Brad Wall's Closed Mind Closes Door On Sask Film Industry And Drives Hundreds Of Jobs Out Of The Province

"The puzzling thing about Brad Wall's decision to cut the film tax credit (albeit, after a three month extension to July 1) is the unusual stridency we're hearing from the Saskatchewan premier.

After all, this is a premier who has gone to great lengths to distance himself from policy positions that would politically label him. Wall has repeatedly told us it's not about right or left - it's about up or down. In fact, Wall's political charm/success has been intertwined with his ability to come across as something other than a strident, uncompassionate conservative. And given Tuesday's news from Angus Reid polling that suggests Wall still leads all premiers with a 70-per-cent approval rating, the formula still seems to work.

It's also why you so seldom hear a strident political statement from him like last week's tweet on the film industry that stated: "If an industry cannot survive at all without a permanent taxpayer subsidy, should the taxpayers subsidize indefinitely?"

So why does Wall now seem so set on eliminating "grants" (as he now calls them) to the film industry? Even if Wall's argument that the film tax is really an up-front grant rather than a true "tax credit" is more valid than hair-splitting, it would seem an odd argument for the premier to make. He also says he fully understands why such upfront money was needed by the film industry for financing productions and that his Saskatchewan Party government is open to considering direct film grants anyway.

Yet Monday, we witnessed Wall's staff spinning out stories on the need to stop film tax credits across North America even as he was meeting with film industry officials. Why so strident? What else might be behind Wall's position? Well, some of it likely relates to his personality.

For one thing, it was a tough budget where the Sask. Party (at least from Wall's perspective) is simultaneously being criticized for not cutting enough and cutting too much. It's human nature for politicians to become excessively defensive to such criticism. And Wall is truly defensive to criticism - especially when you also factor in the usual political paranoia. (i.e. The film industry is aligned with the NDP and is out to embarrass him.)

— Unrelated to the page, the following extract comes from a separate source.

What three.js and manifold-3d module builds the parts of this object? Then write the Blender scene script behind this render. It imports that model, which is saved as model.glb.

Finally, most politicians have an inherent stubbornness that refuses to acknowledge they might be wrong. Wall is certainly no exception. For all his self-deprecation as premier, what you haven't ever heard him say in four-plus years is that he's so far been wrong about a government policy. (Heck, Lorne Calvert reversed increased care home fees to seniors.)

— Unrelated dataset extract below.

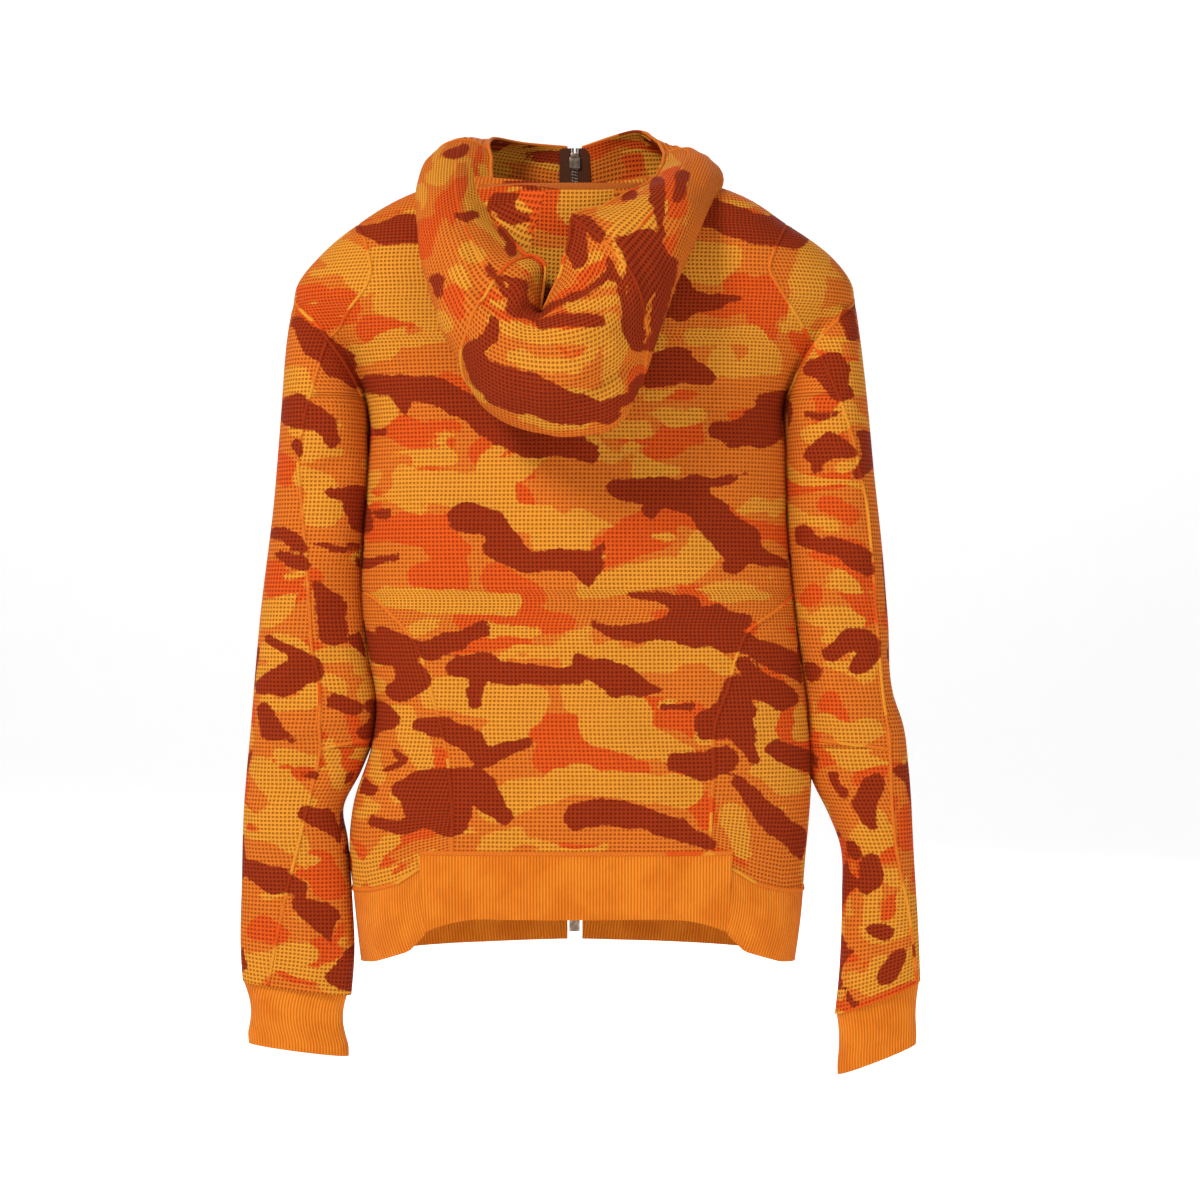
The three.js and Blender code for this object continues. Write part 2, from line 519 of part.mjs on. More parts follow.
// The pin on the right edge stands in the retainer box on the left edge.
const pinX = [toothX + 0.4, toothX + TOOTH.reach];
piece("zip_pin", box(...pinX, tapeY - 0.8, tapeY + 0.8, zipBottomZ + 1, zipBottomZ + PIN_LENGTH), COLOURS.metal, 0.4, 1);
piece("zip_retainer_box", box(-tapeX - 2, tapeX + 1.5, tapeY - 2.2, tapeY + 2.2, zipBottomZ, boxTopZ)
  .subtract(box(pinX[0] - CLEAR, pinX[1] + CLEAR, tapeY - 0.8 - CLEAR, tapeY + 0.8 + CLEAR,
    zipBottomZ + 1 - CLEAR, FAR)), COLOURS.metal, 0.4, 1);

const SLIDER_Z = ZIP_TOP_Z - 4 - CLEAR - SLIDER.tall / 2 - 0.5; // middle of the slider, zip closed
const plateIn = TOOTH.deep / 2 + CLEAR; // plates clear the teeth
const plateOut = plateIn + SLIDER.plate;
const halfPlate = SLIDER.width / 2;
const halfTall = SLIDER.tall / 2;
const flangeIn = TAPE_THICK / 2 + CLEAR; // flanges clear the tape
const BRIDGE = { half: 1.2, reach: 4.4, half_tall: 3.7, bar: 0.9 };
const bridgeY = tapeY + plateOut;
const z0 = SLIDER_Z;
let slider = box(-SLIDER.post / 2, SLIDER.post / 2, tapeY - plateIn, tapeY + plateIn, z0 - halfTall + 2, z0 + halfTall - 2);
for (const face of [1, -1]) {
  const ys = (low, high) => [Math.min(face * low, face * high) + tapeY, Math.max(face * low, face * high) + tapeY];
  slider = slider.add(box(-halfPlate, halfPlate, ...ys(plateIn, plateOut), z0 - halfTall, z0 + halfTall));
  for (const side of [1, -1]) {
    const xs = [side * (halfPlate - 1), side * halfPlate].sort((a, b) => a - b);
    slider = slider.add(box(...xs, ...ys(flangeIn, plateOut), z0 - halfTall, z0 + halfTall));
  }
}
const arch = box(-BRIDGE.half, BRIDGE.half, bridgeY - 0.5, bridgeY + BRIDGE.reach, z0 - BRIDGE.half_tall, z0 + BRIDGE.half_tall)
  .subtract(box(-BRIDGE.half - 1, BRIDGE.half + 1, bridgeY, bridgeY + BRIDGE.reach - BRIDGE.bar,
    z0 - BRIDGE.half_tall + BRIDGE.bar, z0 + BRIDGE.half_tall - BRIDGE.bar));
piece("zip_slider", slider.add(arch), COLOURS.metal, 0.35, 1);

// The pull hangs on a round bar through the slider's bridge.
const barY = bridgeY + 1.5;
const ARM = { from: BRIDGE.half + CLEAR, to: PULL_WIDTH / 2 };
const TAB_TOP = 6.2; // below the bar
const bar = solid(new THREE.CylinderGeometry(0.8, 0.8, PULL_WIDTH, 12).rotateZ(Math.PI / 2).translate(0, barY, z0));
let pull = bar.add(box(-PULL_WIDTH / 2, PULL_WIDTH / 2, barY - PULL_THICK / 2, barY + PULL_THICK / 2,
  z0 - PULL_LENGTH, z0 - TAB_TOP));
for (const side of [1, -1]) {
  const xs = [side * ARM.from, side * ARM.to].sort((a, b) => a - b);
  pull = pull.add(box(...xs, barY - PULL_THICK / 2, barY + PULL_THICK / 2, z0 - TAB_TOP - 1, z0));
}
piece("zip_pull", pull, COLOURS.metal, 0.35, 1);

export default jacket;
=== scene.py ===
"""A waffle-knit hooded jacket in blaze orange camouflage, hanging by its shoulders, seen from the back.

Lengths in this file are millimetres, turned into metres where a mesh is made. +X is the wearer's right,
+Y the front with the zip, +Z up, and the origin is the middle of the neck.
"""

import math

import bmesh
import bpy
import numpy as np
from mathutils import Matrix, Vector


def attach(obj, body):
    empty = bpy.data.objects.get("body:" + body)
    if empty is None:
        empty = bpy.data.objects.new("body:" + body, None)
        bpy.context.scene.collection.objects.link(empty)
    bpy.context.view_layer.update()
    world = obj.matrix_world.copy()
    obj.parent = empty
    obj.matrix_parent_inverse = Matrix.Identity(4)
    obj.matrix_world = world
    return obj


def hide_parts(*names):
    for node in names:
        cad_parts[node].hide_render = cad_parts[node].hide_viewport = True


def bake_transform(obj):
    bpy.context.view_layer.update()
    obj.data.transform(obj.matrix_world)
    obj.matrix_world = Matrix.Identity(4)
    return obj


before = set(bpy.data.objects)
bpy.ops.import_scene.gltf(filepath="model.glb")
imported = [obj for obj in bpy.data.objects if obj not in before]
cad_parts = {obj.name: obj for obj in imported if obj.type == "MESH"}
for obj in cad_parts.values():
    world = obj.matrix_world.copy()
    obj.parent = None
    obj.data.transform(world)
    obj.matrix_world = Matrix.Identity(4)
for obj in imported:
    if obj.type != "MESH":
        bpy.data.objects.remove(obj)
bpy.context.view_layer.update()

# ---- Camera, floor and light ----------------------------------------------------------------
# The jacket hangs in front of a white sweep. The camera looks at the middle of its back, level with
# the waist, through a portrait lens; two soft boxes and a white room light it.

MM = 0.001
EYE = Vector((23, -2200, -352))
LENS = 75
FLOOR_Z = -930

scene = bpy.context.scene
camera = bpy.data.objects.new("camera", bpy.data.cameras.new("camera"))
camera.data.lens = LENS
camera.data.sensor_width = 36
camera.data.clip_end = 100
camera.location = EYE * MM
camera.rotation_euler = (math.radians(90), 0, 0)
scene.collection.objects.link(camera)
scene.camera = camera
scene.view_settings.view_transform = "Standard"

room = bpy.data.worlds.new("room")
scene.world = room
room.use_nodes = True
room_light = room.node_tree.nodes["Background"]
room_light.inputs["Color"].default_value = (1, 1, 1, 1)
room_light.inputs["Strength"].default_value = 0.28
backdrop = room.node_tree.nodes.new("ShaderNodeBackground")
backdrop.inputs["Color"].default_value = (0.93, 0.93, 0.93, 1)
rays = room.node_tree.nodes.new("ShaderNodeLightPath")
either = room.node_tree.nodes.new("ShaderNodeMixShader")
room.node_tree.links.new(rays.outputs["Is Camera Ray"], either.inputs[0])
room.node_tree.links.new(room_light.outputs[0], either.inputs[1])
room.node_tree.links.new(backdrop.outputs[0], either.inputs[2])
room.node_tree.links.new(either.outputs[0], room.node_tree.nodes["World Output"].inputs["Surface"])


def soft_box(name, place, aim, size, watts):
    light = bpy.data.lights.new(name, "AREA")
    light.shape = "DISK"
    light.size = size
    light.energy = watts
    lamp = bpy.data.objects.new(name, light)
    lamp.location = place
    lamp.rotation_euler = (Vector(aim) - Vector(place)).to_track_quat("-Z", "Y").to_euler()
    scene.collection.objects.link(lamp)


soft_box("key_light", (-1.6, -1.9, 1.8), (0, 0, -0.3), 0.9, 92)
soft_box("fill_light", (1.9, -2.0, 0.0), (0, 0, -0.4), 1.6, 19)
soft_box("front_light", (0.6, 2.4, 1.0), (0, 0, -0.4), 1.6, 40)


def sweep_mesh():
    """White paper that runs under the jacket, bends up behind it and stands as a wall, in metres."""
    half_width, flat_end, bend, wall_top = 7, 3.2, 1.6, 6
    profile = [(-half_width, 0), (flat_end, 0)]
    profile += [(flat_end + bend * math.sin(a), bend - bend * math.cos(a))
                for a in np.linspace(0.1, math.pi / 2, 14)]
    profile += [(flat_end + bend, wall_top)]
    points = [(x, y, FLOOR_Z * MM + z) for y, z in profile for x in (-half_width, half_width)]
    faces = [(2 * i, 2 * i + 1, 2 * i + 3, 2 * i + 2) for i in range(len(profile) - 1)]
    mesh = bpy.data.meshes.new("studio_sweep")
    mesh.from_pydata(points, [], faces)
    mesh.shade_smooth()
    return mesh


sweep = bpy.data.objects.new("studio_sweep", sweep_mesh())
scene.collection.objects.link(sweep)
paper = bpy.data.materials.new("studio_paper")
paper.use_nodes = True
for socket, value in (("Base Color", (0.98, 0.98, 0.98, 1)), ("Roughness", 0.8),
                      ("Emission Color", (1, 1, 1, 1)), ("Emission Strength", 0.36)):
    paper.node_tree.nodes["Principled BSDF"].inputs[socket].default_value = value
sweep.data.materials.append(paper)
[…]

But perhaps the biggest failing in this debate - one that might actually be shared by both Wall and the film industry - is that there just hasn't been enough listening.

This is obviously an issue for Wall, who has simply brushed aside the industry's argument that hundreds of jobs and millions in economic activity are at stake with this decision. Wall has simply ignored the contention that there has been $600 million of economic activity generated by the film industry - a six-to-one return on investment .

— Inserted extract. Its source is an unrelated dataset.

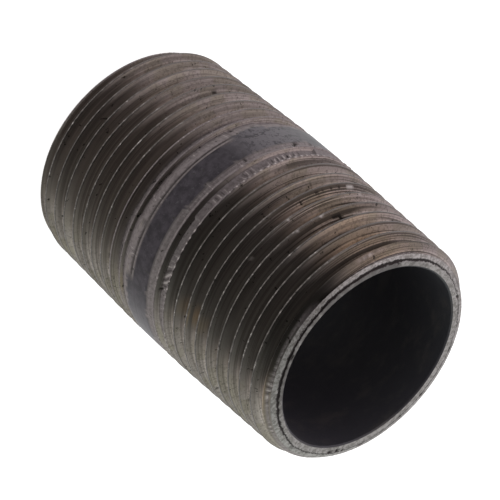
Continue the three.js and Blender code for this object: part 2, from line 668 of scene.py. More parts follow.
    def wear_down(self, patch: Patch, feature: np.ndarray, bottom: np.ndarray) -> None:
        """Adds the cutters' marks to the skin, and tells crests, scraped bottoms and lacquer apart.

        Args:
            patch: The plain cut skin.
            feature: Which row between two roots each point is on.
            bottom: Radius of the grooves' bottom at each point.
        """
        sizes, wear_and_light = self.sizes, self.wear_and_light
        turn, height, along = patch.turn, patch.height, patch.masks[Mask.ALONG]
        blank = sizes.blank_radius(height)
        sunk = (blank - patch.radius) / sizes.groove_depth
        ragged = wear_and_light.band_ragged * wear_and_light.band_edge.at(turn, height)
        ragged = ragged + wear_and_light.band_torn * wear_and_light.band_tears.at(turn, height)
        band = smooth_step(0.0, wear_and_light.band_soft, bottom - blank + ragged)
        shallow = smooth_step(wear_and_light.run_out_start, wear_and_light.run_out_whole, bottom - sizes.root_radius(height))
        level = smooth_step(wear_and_light.off_bottom, wear_and_light.on_bottom, patch.radius - bottom)
        on_top = smooth_step(wear_and_light.off_crest, wear_and_light.on_crest, sunk)
        flat = np.maximum(level * shallow, on_top)
        scraped = flat * shallow * (1.0 - band)
        inward = np.minimum(height, sizes.length - height)
        whole = smooth_step(0.6, 1.0, inward / sizes.chamfer_length)
        patch.masks[Mask.SUNK] = np.clip(sunk, 0.0, 1.0)
        patch.masks[Mask.LACQUERED] = band
        patch.masks[Mask.SCRAPED] = scraped
        patch.masks[Mask.CREST] = on_top * (1.0 - shallow) * whole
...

But rather than protest, the film industry needs to take a better approach than hectoring or lecturing Wall. If Wall can't relate to the need for local production and the nature in which it's traditionally been funded, he can surely relate to the industry's economic impact. There are hundreds of businesses out there - car rentals, lumber yards, clothing stores, restaurants, etc. - that can surely attest to the benefit of a strong film industry.

For example, Sonja Clifton-Remple from Swift Current was eager to get out of this province until she discovered 15 years ago she could pursue a career in costume design here. As the costume designer for the TV series Insecurity, Clifton-Remple said she purchased $100,000 worth of clothing, locally, for this show alone. The movie Just Friends, also dropped about $100,000 on clothing, locally, and even a small movie like the yet-to-be released zombie horror flick 13 Eerie bought $14,000 worth of clothes here.

One such beneficiary has been Tammy Beltrani of Aria Boutique - a high-end Regina women's clothing store. "When a costume designer walks into your store, it's a very, very good day," said Beltrani, who not only saw $8,000 purchases for shows like Insecurity, but has maintained some of these customers through her online business.

The film industry still needs to make its case. But it won't do much good unless Wall listens with an open mind to what they have to say."

Murray Mandryk
Political columnist for the Leader-Post.
© Copyright (c) The Regina Leader-Post

Sadly Wall is as much inclined to listen as Klein once was.

Alberta went from having a thriving and growing film industry to having none at all.

And that's how Albertan's appear to like it.

...and if ALBERTANS like it, you know Brad Wall likes it. After all, they pay his (SaskParty) salary!